Determining fault zone structure and examining earthquake early warning signals using large datasets of seismograms

Seismic signals associated with near-fault waveforms are examined to determine fault zone structure and scaling of earthquake properties with event magnitude. The subsurface structure of faults is explored using fault zone head and/or trapped waves, while various signals from the early parts of seismograms are investigated to find out the extent to which they scale with magnitude.;Fault zone trapped waves are observed in three arrays of instruments across segments of the San Jacinto fault. Similarly to previous fault zone trapped wave studies, the low velocity damage zones are found to be 100-200m wide and extend to a depth of ∼3-5km. Observation and modeling indicate that the damage zone was asymmetric around the fault trace.
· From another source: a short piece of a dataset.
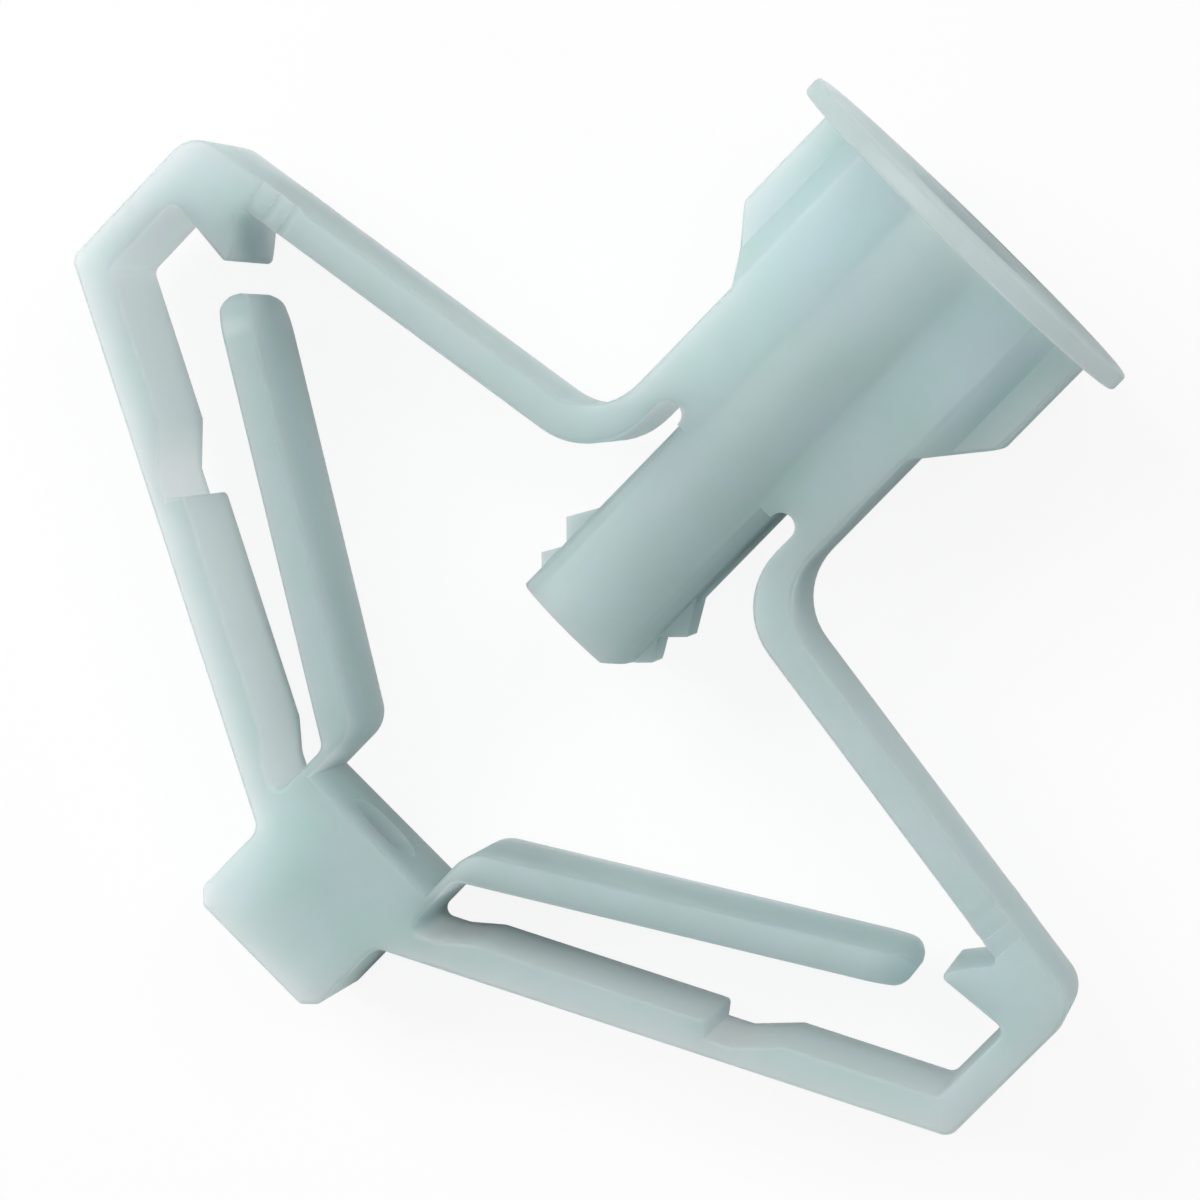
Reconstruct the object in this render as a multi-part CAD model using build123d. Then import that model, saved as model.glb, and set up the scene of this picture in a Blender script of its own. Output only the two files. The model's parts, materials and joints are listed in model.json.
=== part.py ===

A similar sense of damage asymmetry was observed using detailed geological mapping by Dor et al. (2006) nearby on the San Jacinto fault at Anza. Travel time analysis and arrival time inversions of fault zone head waves were used to produce high resolution images of the fault structure of the San Andreas fault south of Hollister. The contrast of P wave velocities across the fault was found to be ∼50% in the shallow section, lowering to 10-20% below 3 km, with the southwest side having faster velocities. Inversions making use of different subsets of stations suggest that a low velocity damage zone also exists in this area and that it is more prominent on the faster velocity side of the fault. The patterns of damage from these studies of fault zone head waves and trapped waves are consistent (Ben-Zion and Shi, 2005) with the theoretical prediction that earthquake ruptures on these fault sections have statistically-preferred propagation directions.;The early parts of P waveforms are examined for signals that have previously been proposed to scale with the final event magnitude. Data from Turkey and a deep South African gold mine show that scaling is present in signals related to the maximum displacement amplitude and frequency content. The high sampling rate of the instruments in the gold mine enables the reduction of the time window in which measurements are made to below the estimated rupture duration of the largest events. Using increasingly small time windows has only a minimal effect on the scaling of the signals with event magnitude, implying that the size of earthquakes is affected statistically by some property of the early part of the rupture.